▶ _Short exercise_
Reproduce, exactly and in full, only the lines below from the one containing "# driver slot" through the one containing "for body, members".

▶ _Supplied information_
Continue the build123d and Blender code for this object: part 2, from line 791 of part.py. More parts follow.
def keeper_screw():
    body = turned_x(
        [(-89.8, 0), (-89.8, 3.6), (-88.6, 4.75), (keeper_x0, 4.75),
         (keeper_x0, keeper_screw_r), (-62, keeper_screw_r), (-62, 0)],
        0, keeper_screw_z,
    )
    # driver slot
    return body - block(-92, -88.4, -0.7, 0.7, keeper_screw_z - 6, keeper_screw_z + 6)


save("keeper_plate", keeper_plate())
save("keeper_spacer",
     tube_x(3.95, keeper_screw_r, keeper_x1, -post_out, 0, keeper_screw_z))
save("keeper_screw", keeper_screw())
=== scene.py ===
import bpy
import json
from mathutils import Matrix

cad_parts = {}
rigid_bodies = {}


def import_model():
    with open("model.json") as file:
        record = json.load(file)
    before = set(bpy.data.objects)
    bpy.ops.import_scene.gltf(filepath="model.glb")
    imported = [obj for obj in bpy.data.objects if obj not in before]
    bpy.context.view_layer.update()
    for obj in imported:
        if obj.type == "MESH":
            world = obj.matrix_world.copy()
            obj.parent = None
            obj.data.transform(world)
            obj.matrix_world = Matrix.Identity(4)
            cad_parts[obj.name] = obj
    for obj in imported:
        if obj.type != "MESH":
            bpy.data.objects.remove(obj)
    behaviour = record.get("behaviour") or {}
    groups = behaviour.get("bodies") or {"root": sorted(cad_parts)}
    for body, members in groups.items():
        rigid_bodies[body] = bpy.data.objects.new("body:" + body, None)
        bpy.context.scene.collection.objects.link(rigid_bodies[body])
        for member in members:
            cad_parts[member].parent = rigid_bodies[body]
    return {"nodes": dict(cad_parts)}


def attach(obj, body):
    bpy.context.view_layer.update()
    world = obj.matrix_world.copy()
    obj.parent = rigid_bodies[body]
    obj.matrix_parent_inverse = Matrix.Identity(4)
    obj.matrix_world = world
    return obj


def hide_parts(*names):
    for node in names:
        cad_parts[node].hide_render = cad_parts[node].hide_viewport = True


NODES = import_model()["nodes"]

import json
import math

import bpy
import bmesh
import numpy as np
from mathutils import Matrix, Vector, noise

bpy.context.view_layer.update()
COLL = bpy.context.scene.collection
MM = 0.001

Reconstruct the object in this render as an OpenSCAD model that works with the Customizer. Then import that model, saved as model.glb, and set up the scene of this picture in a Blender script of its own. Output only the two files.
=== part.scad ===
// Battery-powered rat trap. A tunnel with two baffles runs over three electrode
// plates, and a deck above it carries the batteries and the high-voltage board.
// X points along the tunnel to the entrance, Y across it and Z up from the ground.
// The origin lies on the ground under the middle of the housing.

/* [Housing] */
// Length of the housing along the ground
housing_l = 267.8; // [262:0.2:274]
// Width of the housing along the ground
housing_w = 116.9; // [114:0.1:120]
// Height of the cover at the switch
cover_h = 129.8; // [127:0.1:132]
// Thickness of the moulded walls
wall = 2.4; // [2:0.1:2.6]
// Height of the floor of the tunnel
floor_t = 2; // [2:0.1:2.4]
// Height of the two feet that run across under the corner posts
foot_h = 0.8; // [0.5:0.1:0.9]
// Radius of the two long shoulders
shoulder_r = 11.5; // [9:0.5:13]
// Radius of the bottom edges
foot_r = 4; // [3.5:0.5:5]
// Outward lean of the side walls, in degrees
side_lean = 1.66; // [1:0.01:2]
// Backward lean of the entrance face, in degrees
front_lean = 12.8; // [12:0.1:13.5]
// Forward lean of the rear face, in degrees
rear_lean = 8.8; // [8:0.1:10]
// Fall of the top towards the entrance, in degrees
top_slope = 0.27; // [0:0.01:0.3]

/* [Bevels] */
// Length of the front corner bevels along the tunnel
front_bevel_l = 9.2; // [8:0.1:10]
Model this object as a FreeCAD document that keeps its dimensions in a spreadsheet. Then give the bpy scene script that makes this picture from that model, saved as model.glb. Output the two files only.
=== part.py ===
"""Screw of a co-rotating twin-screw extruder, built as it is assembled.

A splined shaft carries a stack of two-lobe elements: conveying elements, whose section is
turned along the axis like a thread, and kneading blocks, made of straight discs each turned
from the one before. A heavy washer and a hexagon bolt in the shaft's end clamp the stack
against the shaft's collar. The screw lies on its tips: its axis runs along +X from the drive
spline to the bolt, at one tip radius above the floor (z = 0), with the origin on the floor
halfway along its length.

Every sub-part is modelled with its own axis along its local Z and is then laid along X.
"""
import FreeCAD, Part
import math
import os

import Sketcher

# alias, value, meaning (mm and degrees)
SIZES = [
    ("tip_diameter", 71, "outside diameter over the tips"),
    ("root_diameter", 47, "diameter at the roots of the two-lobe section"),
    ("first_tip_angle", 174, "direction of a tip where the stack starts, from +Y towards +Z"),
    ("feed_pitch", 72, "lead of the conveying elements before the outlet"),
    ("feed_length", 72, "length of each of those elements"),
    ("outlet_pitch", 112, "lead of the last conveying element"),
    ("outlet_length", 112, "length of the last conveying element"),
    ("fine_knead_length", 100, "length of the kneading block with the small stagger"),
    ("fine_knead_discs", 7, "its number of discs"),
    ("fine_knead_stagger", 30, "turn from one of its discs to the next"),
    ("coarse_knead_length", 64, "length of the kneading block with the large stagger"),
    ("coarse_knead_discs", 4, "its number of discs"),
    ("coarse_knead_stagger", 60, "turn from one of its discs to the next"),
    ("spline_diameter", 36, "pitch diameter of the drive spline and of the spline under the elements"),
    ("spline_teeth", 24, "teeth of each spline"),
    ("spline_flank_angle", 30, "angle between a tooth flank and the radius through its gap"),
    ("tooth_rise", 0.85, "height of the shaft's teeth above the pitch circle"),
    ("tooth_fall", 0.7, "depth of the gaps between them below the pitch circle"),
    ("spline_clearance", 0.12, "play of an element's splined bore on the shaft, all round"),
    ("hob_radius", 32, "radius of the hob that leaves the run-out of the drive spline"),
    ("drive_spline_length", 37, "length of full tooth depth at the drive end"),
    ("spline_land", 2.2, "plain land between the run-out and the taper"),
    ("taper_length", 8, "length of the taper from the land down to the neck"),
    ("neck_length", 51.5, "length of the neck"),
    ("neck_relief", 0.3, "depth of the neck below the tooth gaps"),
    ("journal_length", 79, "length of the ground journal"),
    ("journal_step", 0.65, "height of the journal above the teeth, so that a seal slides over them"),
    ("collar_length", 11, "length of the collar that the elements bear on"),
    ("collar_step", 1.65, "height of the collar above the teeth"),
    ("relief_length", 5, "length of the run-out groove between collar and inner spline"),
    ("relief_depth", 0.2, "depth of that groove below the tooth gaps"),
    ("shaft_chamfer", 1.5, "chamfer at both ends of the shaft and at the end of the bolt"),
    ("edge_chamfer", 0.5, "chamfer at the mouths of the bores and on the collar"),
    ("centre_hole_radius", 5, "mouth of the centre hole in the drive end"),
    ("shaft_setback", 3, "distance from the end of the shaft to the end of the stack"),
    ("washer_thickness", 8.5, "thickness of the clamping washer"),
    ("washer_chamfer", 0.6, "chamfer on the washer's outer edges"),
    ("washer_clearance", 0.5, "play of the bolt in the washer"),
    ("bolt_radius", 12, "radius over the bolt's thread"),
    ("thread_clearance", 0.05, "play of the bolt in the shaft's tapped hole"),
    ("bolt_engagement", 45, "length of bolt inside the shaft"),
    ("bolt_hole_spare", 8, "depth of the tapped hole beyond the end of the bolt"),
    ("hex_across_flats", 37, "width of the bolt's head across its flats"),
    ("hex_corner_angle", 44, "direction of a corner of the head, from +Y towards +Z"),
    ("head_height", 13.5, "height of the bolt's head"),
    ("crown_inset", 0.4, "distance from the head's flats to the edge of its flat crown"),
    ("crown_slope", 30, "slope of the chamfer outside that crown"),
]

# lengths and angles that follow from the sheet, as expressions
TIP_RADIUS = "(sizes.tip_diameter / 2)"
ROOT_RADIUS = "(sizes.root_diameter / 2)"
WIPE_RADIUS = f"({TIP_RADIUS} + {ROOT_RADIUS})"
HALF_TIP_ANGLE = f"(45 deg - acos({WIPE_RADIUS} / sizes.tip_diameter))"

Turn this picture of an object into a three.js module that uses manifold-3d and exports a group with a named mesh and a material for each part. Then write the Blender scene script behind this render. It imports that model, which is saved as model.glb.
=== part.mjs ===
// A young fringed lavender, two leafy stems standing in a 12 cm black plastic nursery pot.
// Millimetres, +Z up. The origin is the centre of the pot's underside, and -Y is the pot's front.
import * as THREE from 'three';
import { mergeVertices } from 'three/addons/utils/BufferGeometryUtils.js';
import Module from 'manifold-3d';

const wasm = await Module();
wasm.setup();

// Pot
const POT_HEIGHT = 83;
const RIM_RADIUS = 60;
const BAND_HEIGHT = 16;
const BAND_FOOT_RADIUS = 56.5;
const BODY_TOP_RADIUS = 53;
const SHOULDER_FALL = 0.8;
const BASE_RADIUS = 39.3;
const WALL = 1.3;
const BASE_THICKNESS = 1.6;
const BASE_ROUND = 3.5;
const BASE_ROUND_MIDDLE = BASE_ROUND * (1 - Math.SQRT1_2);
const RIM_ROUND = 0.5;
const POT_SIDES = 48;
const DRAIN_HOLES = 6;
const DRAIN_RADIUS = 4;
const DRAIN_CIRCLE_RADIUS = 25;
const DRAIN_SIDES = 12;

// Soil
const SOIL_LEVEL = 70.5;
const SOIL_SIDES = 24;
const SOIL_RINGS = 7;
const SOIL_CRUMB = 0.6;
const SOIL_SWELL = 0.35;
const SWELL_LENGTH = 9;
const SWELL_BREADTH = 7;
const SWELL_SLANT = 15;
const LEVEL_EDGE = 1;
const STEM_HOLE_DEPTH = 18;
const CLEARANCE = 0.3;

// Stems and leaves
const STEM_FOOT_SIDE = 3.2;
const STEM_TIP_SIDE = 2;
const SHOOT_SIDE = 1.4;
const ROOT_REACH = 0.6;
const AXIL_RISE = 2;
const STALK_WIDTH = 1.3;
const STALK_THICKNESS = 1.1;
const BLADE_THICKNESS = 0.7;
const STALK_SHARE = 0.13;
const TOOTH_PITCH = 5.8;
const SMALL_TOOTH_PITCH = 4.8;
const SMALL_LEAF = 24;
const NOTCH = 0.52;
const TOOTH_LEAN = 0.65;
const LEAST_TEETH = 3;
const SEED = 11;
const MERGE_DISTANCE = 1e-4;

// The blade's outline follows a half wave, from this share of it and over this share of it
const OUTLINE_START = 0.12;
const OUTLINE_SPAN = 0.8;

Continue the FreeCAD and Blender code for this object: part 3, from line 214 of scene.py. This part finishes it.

▶ _Correct result_
    # driver slot
    return body - block(-92, -88.4, -0.7, 0.7, keeper_screw_z - 6, keeper_screw_z + 6)


save("keeper_plate", keeper_plate())
save("keeper_spacer",
     tube_x(3.95, keeper_screw_r, keeper_x1, -post_out, 0, keeper_screw_z))
save("keeper_screw", keeper_screw())
=== scene.py ===
import bpy
import json
from mathutils import Matrix

cad_parts = {}
rigid_bodies = {}


def import_model():
    with open("model.json") as file:
        record = json.load(file)
    before = set(bpy.data.objects)
    bpy.ops.import_scene.gltf(filepath="model.glb")
    imported = [obj for obj in bpy.data.objects if obj not in before]
    bpy.context.view_layer.update()
    for obj in imported:
        if obj.type == "MESH":
            world = obj.matrix_world.copy()
            obj.parent = None
            obj.data.transform(world)
            obj.matrix_world = Matrix.Identity(4)
            cad_parts[obj.name] = obj
    for obj in imported:
        if obj.type != "MESH":
            bpy.data.objects.remove(obj)
    behaviour = record.get("behaviour") or {}
    groups = behaviour.get("bodies") or {"root": sorted(cad_parts)}
    for body, members in groups.items():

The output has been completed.